[Modeling code records]

## START

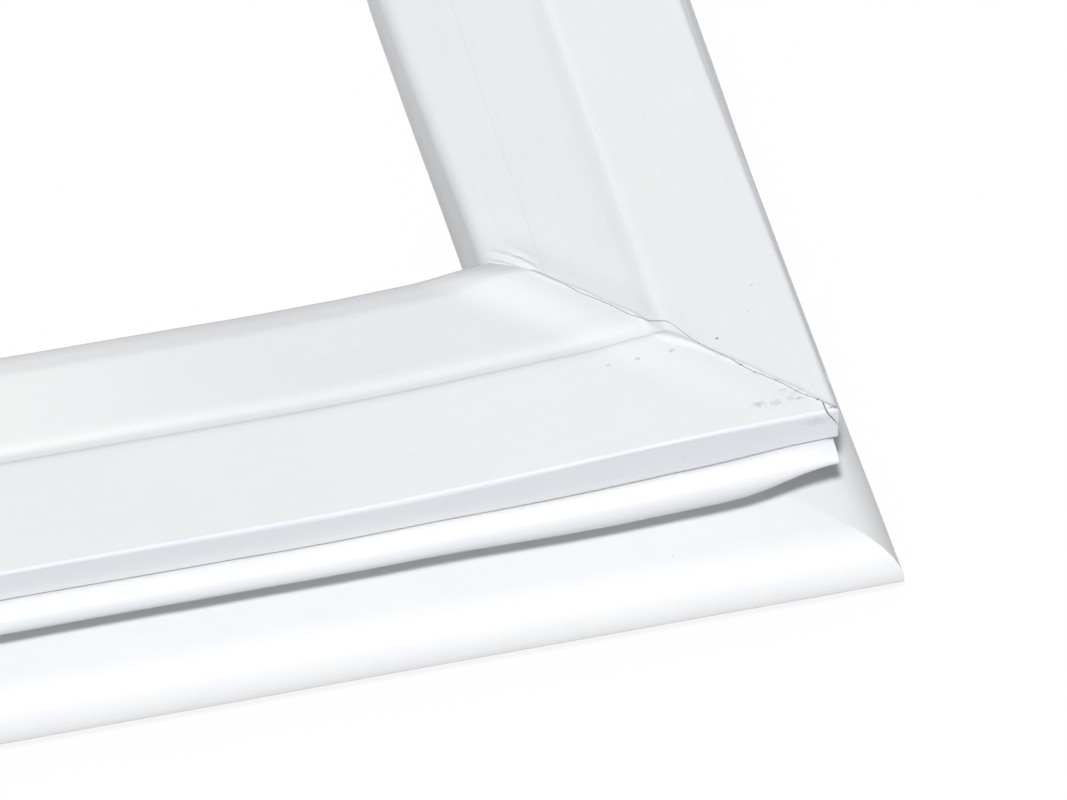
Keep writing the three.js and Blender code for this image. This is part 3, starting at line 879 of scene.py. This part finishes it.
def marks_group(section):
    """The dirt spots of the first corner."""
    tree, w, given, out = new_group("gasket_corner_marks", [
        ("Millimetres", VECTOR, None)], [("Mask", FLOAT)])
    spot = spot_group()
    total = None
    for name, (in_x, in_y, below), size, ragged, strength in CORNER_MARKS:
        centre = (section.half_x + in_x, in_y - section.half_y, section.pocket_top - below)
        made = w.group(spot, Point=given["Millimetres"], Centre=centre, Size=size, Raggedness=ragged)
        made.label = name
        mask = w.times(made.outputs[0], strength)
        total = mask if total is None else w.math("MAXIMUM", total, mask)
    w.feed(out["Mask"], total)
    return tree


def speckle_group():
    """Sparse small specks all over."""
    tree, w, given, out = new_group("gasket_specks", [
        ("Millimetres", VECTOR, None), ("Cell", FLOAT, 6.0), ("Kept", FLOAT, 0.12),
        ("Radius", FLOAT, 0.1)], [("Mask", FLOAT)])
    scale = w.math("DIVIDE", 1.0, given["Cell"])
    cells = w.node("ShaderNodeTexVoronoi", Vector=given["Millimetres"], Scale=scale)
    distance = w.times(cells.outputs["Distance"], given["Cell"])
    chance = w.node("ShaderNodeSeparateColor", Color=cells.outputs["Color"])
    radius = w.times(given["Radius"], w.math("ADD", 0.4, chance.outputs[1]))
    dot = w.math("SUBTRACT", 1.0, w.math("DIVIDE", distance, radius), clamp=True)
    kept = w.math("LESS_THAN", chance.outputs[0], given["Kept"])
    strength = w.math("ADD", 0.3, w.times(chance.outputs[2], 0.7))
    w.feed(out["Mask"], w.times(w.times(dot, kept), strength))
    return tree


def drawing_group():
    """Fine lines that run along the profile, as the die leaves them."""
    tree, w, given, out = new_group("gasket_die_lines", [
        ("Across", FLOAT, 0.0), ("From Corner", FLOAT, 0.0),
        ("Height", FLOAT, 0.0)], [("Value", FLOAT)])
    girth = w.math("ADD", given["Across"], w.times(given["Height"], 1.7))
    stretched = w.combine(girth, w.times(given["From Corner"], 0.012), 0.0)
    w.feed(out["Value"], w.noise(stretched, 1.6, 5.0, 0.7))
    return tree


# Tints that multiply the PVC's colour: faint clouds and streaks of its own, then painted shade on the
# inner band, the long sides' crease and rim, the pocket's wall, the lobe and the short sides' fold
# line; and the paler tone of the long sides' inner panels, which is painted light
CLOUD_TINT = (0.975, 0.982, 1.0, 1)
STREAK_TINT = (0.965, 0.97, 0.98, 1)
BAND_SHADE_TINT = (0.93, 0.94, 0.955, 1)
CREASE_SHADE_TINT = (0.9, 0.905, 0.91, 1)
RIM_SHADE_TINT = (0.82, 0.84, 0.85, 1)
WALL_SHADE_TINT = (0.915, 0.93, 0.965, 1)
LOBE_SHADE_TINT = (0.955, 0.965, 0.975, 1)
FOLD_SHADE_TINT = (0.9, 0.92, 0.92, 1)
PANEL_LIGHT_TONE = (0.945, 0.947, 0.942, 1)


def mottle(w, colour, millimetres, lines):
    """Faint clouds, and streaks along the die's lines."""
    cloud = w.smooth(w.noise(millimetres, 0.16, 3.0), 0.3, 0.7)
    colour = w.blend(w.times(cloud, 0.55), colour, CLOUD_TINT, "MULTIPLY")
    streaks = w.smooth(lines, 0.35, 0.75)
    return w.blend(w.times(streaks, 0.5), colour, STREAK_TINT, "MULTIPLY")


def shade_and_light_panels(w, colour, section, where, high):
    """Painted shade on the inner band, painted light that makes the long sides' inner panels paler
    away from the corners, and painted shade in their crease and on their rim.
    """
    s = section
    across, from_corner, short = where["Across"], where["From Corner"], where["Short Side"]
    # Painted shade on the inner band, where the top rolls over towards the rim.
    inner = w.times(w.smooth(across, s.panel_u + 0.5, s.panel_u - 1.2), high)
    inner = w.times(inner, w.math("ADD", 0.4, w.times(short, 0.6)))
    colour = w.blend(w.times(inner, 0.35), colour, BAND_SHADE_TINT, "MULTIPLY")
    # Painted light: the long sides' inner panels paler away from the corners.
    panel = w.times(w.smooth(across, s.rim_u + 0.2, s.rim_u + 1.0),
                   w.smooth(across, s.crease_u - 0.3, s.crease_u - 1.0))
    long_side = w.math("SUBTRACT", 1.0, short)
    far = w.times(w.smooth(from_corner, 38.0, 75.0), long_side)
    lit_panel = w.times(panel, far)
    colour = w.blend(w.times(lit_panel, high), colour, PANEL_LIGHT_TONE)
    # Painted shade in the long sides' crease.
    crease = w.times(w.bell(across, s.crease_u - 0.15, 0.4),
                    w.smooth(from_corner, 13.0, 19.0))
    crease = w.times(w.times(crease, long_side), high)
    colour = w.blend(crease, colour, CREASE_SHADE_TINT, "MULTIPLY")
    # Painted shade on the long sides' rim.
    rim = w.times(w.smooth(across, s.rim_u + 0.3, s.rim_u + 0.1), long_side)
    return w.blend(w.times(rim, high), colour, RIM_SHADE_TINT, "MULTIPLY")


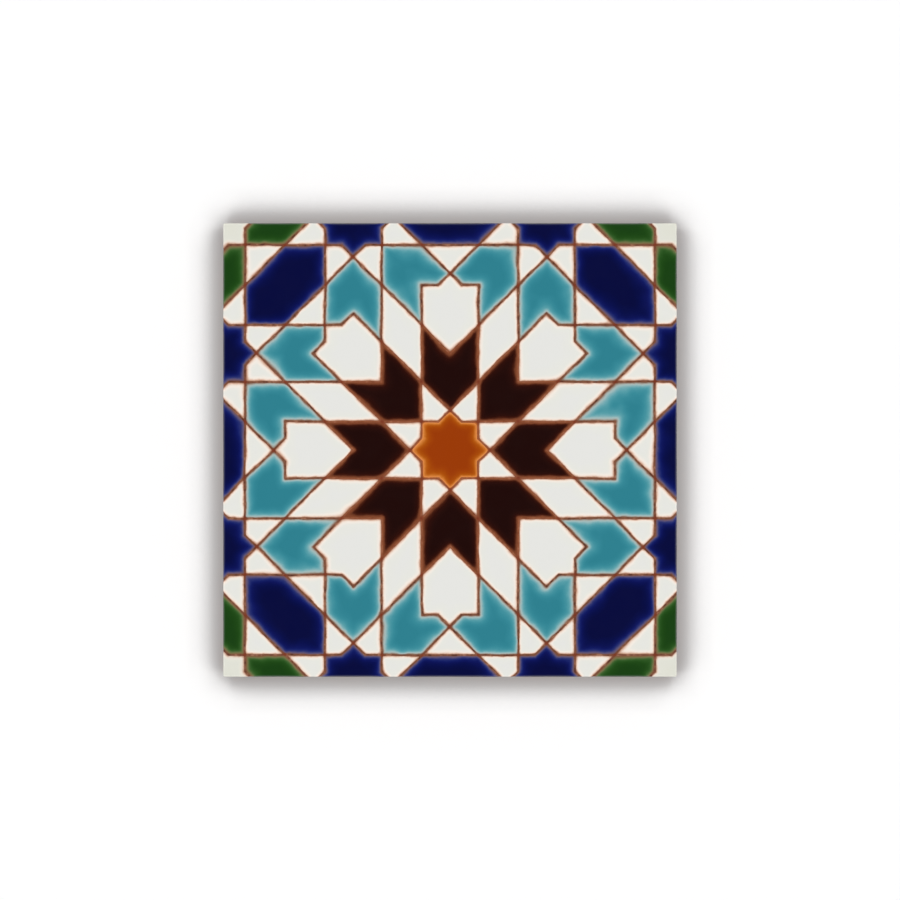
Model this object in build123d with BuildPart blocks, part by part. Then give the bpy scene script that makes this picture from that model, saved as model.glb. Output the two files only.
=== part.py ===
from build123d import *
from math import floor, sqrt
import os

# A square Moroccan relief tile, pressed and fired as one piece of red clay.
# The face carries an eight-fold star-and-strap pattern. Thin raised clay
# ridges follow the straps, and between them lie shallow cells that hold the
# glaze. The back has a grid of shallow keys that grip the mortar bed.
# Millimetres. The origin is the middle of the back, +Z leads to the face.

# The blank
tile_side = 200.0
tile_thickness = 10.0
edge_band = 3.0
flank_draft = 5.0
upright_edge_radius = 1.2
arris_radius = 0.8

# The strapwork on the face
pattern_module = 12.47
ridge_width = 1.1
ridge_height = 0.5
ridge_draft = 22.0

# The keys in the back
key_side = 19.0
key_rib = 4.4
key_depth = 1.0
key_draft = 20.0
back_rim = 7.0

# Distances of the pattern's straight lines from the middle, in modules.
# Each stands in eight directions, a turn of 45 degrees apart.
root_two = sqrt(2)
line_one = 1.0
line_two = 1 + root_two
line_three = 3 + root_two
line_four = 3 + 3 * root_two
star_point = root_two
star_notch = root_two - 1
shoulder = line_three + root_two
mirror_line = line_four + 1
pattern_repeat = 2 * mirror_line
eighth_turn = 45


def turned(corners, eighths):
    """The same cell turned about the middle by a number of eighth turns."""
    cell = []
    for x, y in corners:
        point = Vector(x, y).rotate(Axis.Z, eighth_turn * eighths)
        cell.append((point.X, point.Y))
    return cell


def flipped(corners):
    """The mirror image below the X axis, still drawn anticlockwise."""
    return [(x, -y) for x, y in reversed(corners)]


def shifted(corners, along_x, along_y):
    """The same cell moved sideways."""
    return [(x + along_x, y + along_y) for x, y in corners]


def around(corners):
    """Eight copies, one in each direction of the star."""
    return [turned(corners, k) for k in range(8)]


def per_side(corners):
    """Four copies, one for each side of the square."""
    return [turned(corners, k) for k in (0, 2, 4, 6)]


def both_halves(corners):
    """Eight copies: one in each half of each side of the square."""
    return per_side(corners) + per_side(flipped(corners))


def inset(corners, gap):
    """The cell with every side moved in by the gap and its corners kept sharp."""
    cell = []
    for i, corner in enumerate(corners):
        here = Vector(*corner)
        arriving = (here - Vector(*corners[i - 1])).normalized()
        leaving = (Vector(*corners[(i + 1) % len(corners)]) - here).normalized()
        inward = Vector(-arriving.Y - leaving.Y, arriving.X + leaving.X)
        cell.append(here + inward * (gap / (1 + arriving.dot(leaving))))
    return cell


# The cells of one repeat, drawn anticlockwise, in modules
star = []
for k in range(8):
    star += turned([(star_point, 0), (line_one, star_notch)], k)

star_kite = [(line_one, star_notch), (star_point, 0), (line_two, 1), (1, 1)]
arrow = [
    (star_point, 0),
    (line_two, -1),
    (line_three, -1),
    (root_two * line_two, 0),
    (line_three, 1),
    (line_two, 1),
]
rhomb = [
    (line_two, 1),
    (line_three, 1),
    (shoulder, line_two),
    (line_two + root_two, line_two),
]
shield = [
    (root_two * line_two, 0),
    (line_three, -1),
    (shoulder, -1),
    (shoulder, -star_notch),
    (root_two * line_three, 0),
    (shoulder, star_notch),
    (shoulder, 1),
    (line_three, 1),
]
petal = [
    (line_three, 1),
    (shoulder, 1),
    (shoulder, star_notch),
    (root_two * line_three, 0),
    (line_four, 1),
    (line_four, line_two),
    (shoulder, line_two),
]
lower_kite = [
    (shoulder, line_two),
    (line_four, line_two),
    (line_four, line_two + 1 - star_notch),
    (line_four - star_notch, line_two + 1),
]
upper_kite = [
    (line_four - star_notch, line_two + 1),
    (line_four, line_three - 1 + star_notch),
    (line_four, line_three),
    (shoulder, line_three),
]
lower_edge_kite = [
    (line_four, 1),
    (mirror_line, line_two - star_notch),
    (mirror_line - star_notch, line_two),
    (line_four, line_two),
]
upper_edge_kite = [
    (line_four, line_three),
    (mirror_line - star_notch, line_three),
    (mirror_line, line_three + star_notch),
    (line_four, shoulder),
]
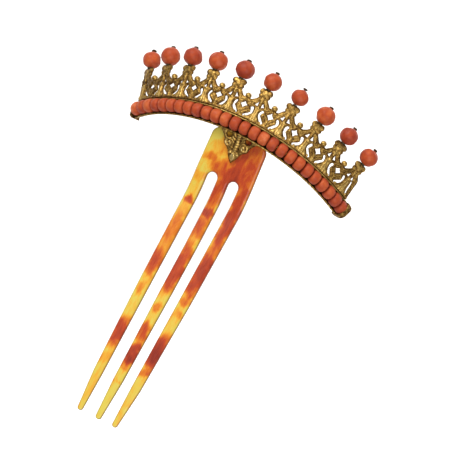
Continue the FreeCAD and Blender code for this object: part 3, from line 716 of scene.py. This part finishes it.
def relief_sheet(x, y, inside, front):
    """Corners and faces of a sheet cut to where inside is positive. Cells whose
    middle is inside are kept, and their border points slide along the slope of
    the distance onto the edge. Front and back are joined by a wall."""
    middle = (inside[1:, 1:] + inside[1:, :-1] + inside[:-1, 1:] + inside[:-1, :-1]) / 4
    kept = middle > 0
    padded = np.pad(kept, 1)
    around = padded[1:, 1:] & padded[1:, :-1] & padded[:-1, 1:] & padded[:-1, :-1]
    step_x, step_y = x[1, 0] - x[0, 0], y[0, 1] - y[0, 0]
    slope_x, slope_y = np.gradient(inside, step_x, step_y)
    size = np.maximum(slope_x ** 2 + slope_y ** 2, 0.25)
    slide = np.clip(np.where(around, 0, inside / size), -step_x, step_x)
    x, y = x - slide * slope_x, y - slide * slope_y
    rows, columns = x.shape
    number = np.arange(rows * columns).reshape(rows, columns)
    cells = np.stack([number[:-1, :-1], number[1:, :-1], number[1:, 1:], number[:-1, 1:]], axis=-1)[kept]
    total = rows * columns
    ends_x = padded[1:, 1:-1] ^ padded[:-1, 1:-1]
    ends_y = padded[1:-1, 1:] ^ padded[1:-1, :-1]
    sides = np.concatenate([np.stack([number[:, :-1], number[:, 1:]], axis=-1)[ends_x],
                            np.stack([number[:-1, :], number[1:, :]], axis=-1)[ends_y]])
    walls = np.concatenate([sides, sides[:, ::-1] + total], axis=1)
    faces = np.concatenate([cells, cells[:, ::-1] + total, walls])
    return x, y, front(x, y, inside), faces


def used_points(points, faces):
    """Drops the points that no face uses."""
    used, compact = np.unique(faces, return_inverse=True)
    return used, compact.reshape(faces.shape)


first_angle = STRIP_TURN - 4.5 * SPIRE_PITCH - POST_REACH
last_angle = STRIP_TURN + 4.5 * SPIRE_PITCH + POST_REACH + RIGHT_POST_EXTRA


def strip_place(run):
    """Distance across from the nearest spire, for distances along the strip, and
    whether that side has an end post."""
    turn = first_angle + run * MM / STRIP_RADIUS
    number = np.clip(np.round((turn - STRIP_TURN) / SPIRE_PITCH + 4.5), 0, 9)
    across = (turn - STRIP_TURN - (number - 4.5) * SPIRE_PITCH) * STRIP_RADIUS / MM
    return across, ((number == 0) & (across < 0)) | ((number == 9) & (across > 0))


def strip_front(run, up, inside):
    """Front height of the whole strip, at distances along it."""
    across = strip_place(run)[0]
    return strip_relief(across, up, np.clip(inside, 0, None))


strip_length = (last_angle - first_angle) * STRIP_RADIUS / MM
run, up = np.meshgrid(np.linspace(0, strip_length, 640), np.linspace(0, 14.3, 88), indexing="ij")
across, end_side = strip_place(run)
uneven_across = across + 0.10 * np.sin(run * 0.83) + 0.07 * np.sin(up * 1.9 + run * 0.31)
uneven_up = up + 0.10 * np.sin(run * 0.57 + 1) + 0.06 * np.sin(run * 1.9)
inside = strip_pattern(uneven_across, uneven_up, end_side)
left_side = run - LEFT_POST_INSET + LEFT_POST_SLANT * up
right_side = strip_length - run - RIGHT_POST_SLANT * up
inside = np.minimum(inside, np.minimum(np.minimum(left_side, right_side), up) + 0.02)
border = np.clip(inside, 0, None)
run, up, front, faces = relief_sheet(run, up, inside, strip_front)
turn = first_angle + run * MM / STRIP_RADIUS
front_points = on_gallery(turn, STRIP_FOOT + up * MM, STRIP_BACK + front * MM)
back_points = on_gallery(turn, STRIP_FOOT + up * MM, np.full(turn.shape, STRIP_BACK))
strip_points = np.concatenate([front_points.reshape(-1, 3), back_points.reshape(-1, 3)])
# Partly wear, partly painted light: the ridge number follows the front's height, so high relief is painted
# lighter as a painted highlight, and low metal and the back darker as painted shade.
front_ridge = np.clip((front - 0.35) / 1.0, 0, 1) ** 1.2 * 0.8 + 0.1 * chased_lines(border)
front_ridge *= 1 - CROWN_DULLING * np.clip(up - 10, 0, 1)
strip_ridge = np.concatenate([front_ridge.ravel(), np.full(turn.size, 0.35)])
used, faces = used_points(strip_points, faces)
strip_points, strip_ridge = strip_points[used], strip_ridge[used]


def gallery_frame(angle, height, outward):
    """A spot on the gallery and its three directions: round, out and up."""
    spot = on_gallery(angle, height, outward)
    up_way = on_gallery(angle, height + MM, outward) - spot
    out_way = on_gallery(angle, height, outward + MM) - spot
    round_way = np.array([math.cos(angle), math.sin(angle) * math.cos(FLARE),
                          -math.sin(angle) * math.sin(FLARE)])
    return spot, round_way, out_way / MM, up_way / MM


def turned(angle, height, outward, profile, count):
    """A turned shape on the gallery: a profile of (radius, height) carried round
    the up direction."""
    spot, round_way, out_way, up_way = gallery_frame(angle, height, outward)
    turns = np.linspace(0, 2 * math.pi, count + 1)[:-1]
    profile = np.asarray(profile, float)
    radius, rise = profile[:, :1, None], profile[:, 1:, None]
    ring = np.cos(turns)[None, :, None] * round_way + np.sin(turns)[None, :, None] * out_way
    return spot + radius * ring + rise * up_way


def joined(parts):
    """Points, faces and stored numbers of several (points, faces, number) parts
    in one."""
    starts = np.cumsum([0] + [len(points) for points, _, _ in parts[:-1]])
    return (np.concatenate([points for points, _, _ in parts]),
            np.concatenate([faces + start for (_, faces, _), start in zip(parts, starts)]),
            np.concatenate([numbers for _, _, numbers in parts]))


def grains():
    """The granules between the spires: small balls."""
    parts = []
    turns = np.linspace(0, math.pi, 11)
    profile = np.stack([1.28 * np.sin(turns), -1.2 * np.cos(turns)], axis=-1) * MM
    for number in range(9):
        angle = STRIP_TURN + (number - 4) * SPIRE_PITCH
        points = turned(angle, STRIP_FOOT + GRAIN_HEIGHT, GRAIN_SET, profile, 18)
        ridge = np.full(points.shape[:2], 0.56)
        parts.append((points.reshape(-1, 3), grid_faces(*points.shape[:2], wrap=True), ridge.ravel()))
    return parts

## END

### Objective
Show the lines that mention the word "finishes".

### Result below
Keep writing the three.js and Blender code for this image. This is part 3, starting at line 879 of scene.py. This part finishes it.
Continue the FreeCAD and Blender code for this object: part 3, from line 716 of scene.py. This part finishes it.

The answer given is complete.